PÖNIs BLOG (147): Lesen bitte: ERICH KÄSTNER; Sehen bitte: „FABIAN“; „QUO VADIS, AIDA?“; Kultiger JAZZ; „ROSSINI oder …“; TV-KINO-HIT; DUELLING BANJOS

0.)   FABIAN ist ERICH KÄSTNERs Meisterwerk. Doch das Buch mit dem Zusatztitel DIE GESCHICHTE EINES MORALISTEN wurde vor seinem Erscheinen 1931 verändert und gekürzt, denn der junge Kästner (23.2.99 – 29.7.74) hatte in seinem ersten Roman alle Register gezogen. Das machte das Manuskript für den Verlag zu einem Sprengsatz, den das Lektorat mit spitzen Fingern entschärfte und der dann – entgegen Kästners ursprünglicher Intention – schließlich unter dem Titel FABIAN erschien.
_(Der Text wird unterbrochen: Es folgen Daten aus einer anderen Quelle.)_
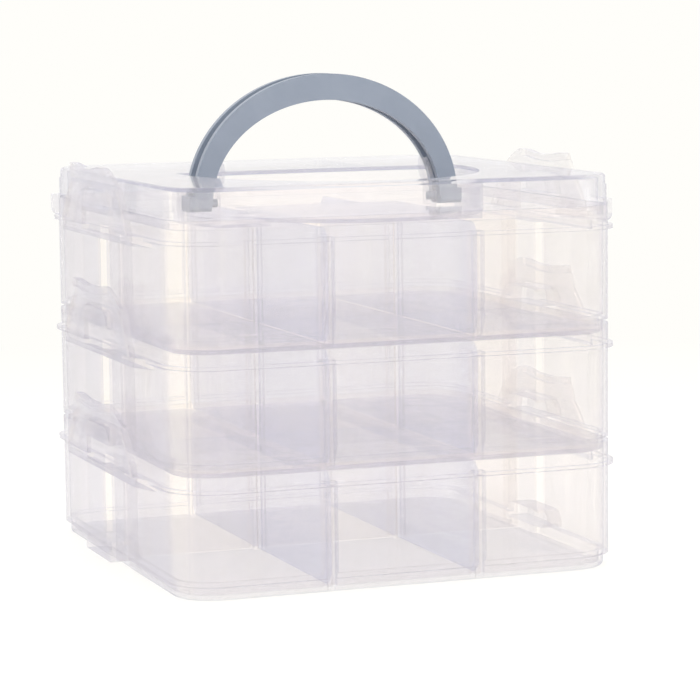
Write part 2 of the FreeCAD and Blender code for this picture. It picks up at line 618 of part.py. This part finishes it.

Noch in der verharmlosten Fassung galt das Buch vielen als dekadent und obszön, Kästner selber sagte dazu: „Dieses Buch ist nichts für Konfirmanden, ganz gleich, wie alt sie sind“. Seit 2013 liegt das Buch so vor, wie es Erich Kästner geschrieben und gemeint hat – rekonstruiert sowie unter dem Titel, den Kästner vorgesehen hatte: FABIAN oder DER GANG VOR DIE HUNDE. „Der originale Duktus ist wiederhergestellt, die Streichungen sind wieder eingefügt – und wir können selbst beurteilen, wie gefährlich Literatur einmal sein konnte“, teilt Kästner-Experte und Korrektor SVEN HANUSCHEK auf der Romanschluss-Seite 310 mit. Jetzt „diese komplette Literatur“ zu lesen oder: WAS FÜR EINE ORIGINALE LITERARISCHE ERICH KÄSTNER-DELIKATESSE.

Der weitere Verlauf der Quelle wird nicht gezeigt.